DPR Sahkan RUU P2MI: Langkah Tepat Lindungi PMI dari TPPO dan Perbudakan Modern?
RUU P2MI yang disahkan DPR diharapkan mencegah pekerja migran Indonesia (PMI) menjadi korban TPPO dan perbudakan modern dengan memperketat regulasi dan sanksi bagi agen ilegal.

Anggota Baleg DPR RI, Evita Nursanty, menyatakan bahwa revisi Undang-Undang Nomor 18 Tahun 2017 tentang Pelindungan Pekerja Migran Indonesia (P2MI) menjadi RUU inisiatif DPR merupakan langkah krusial dalam mengatasi permasalahan pekerja migran Indonesia (PMI). Hal ini didorong oleh fakta bahwa banyak PMI yang menjadi korban tindak pidana perdagangan orang (TPPO). RUU ini diharapkan menjadi solusi nyata bagi perlindungan PMI.
Menurut Evita, Wakil Ketua Komisi VII DPR RI, RUU P2MI akan memperketat regulasi dan menjatuhkan sanksi tegas kepada agen tenaga kerja ilegal yang mengeksploitasi PMI di luar negeri. TPPO, yang kini menjadi modus utama perbudakan modern, membutuhkan payung hukum yang lebih kuat untuk melindungi PMI. RUU ini diharapkan mampu memberikan perlindungan yang komprehensif.
RUU P2MI bertujuan melindungi PMI dari berbagai kejahatan, termasuk perdagangan manusia, perbudakan modern, kerja paksa, dan kesewenang-wenangan lainnya. Perubahan UU ini diyakini akan memberikan tambahan perlindungan signifikan bagi PMI yang bekerja di luar negeri, mengingat banyaknya kasus penipuan dan eksploitasi yang terjadi.
Perlindungan Hukum dan Pengawasan yang Lebih Ketat
Evita berharap RUU P2MI akan meningkatkan perlindungan hukum bagi PMI, termasuk mekanisme bantuan hukum dan perlindungan bagi korban TPPO. Sistem pengawasan yang lebih ketat akan diterapkan untuk mengontrol keberangkatan PMI ke negara-negara berisiko tinggi perdagangan orang. Hal ini penting untuk mencegah kasus-kasus penipuan yang menjanjikan pekerjaan bergaji tinggi namun berujung pada penyiksaan dan kerja paksa.
Peningkatan pengawasan terhadap PMI menjadi sangat penting.
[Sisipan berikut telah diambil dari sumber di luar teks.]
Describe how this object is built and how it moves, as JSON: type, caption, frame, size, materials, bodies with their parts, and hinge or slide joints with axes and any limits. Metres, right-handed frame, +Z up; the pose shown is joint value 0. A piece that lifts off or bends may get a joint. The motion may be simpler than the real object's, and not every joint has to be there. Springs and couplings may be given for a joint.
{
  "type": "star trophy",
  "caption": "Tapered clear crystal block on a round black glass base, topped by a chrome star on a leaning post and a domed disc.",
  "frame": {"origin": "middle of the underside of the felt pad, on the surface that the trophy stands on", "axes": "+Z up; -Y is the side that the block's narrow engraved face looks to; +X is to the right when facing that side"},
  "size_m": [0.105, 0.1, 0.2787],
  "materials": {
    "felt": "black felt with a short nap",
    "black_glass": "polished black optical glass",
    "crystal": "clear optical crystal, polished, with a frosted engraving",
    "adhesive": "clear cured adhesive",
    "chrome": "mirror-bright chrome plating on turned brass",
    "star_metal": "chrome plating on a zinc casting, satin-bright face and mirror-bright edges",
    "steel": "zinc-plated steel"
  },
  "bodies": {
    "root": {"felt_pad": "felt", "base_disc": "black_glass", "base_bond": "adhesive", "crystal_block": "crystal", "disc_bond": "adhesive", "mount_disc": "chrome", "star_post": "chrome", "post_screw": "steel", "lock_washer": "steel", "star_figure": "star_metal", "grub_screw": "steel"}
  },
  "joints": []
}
Kebijakan negara harus antisipatif dan menjamin keamanan serta keselamatan PMI yang bekerja di luar negeri. Dengan demikian, diharapkan dapat meminimalisir risiko yang dihadapi PMI selama bekerja di luar negeri.
RUU P2MI, usulan inisiatif Badan Legislasi DPR yang telah disahkan pada 20 Maret 2025, masuk dalam Program Legislasi Nasional (Prolegnas) Prioritas 2025. RUU ini memuat 29 perubahan, termasuk perubahan pada kategori pekerjaan migran (Pasal 4), syarat dan kewajiban pekerja migran (Pasal 5 dan 6), serta perlindungan PMI sebelum bekerja (Pasal 8).
Salah satu perubahan signifikan adalah penghapusan Badan Perlindungan Pekerja Migran Indonesia (BP2MI) dan penggantiannya dengan Kementerian Perlindungan Pekerja Migran Indonesia. Hal ini menunjukkan komitmen pemerintah untuk meningkatkan perlindungan terhadap PMI.
Pendataan PMI dan Sanksi bagi Pelaku Ilegal
RUU P2MI juga mewajibkan pemerintah untuk mendata seluruh pekerja migran Indonesia yang berada di luar negeri. Pendataan yang masif ini diharapkan dapat membantu pemerintah dalam memberikan perlindungan dan bantuan yang lebih efektif kepada PMI. Dengan adanya pendataan yang akurat, pemerintah dapat dengan mudah melacak dan membantu PMI yang mengalami masalah.
Fraksi Evita mengusulkan agar RUU P2MI memberikan kesempatan bagi PMI ilegal untuk melaporkan diri ke KBRI atau KJRI jika mengalami kekerasan. Selain itu, RUU ini juga akan menjatuhkan sanksi tegas kepada perusahaan yang merekrut dan menempatkan PMI secara ilegal. Sanksi yang tegas diharapkan mampu memberikan efek jera bagi para pelaku.
Dengan adanya RUU P2MI ini, diharapkan perlindungan terhadap PMI akan semakin kuat dan terjamin. Pemerintah dan DPR berkomitmen untuk mencegah terjadinya eksploitasi dan kekerasan terhadap PMI yang bekerja di luar negeri. Perubahan ini diharapkan mampu memberikan rasa aman dan perlindungan bagi para pekerja migran Indonesia.